I continued going to meetings until the summer of 2022. I stopped going because someone took issue with the fact that I was a homosexual with full part in meetings. I do not know who that person is, and it doesn’t matter. I had decided years before that if such a thing were to ever take place, I would take it as my cue to leave. I loved the Sunday morning meeting I attended, and I still do, and God has continued to lead me into clearer vision and deeper understanding since I left. I’m blessed with a loving partner who has taught me so much about love and respect which fits so perfectly with the love and respect of God.

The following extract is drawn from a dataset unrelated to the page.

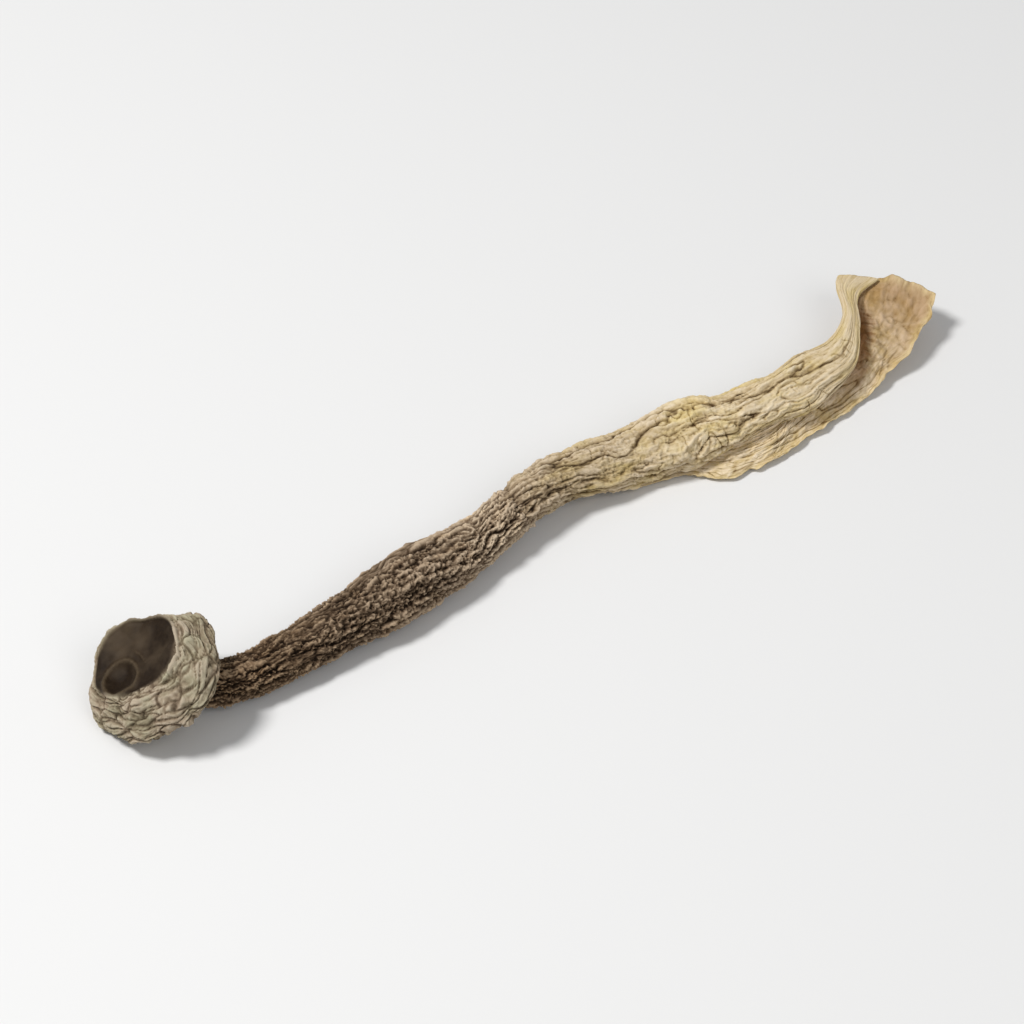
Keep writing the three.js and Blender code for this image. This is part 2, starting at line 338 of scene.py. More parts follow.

The God that I have known and loved my entire life is not a god which creates someone with the capacity to love and then forbids them of that love under threat of hell fire. God has taught me through life experience that no one can be Hod as perfectly as Hod can, and that living authentically is honouring God in the most basic and loving way possible. I learned early on in my journey that denying others the privilege of knowing my authentic self inhibits relationships from growing any deeper than just the very surface. God wants us to enjoy deep, meaningful relationships while we are here on earth, for that is how we learn of Him and grow in love.
Thank you for reading this far. Whether you believe me or not is not important…the important thing is that you believe that you are worthy of God’s love.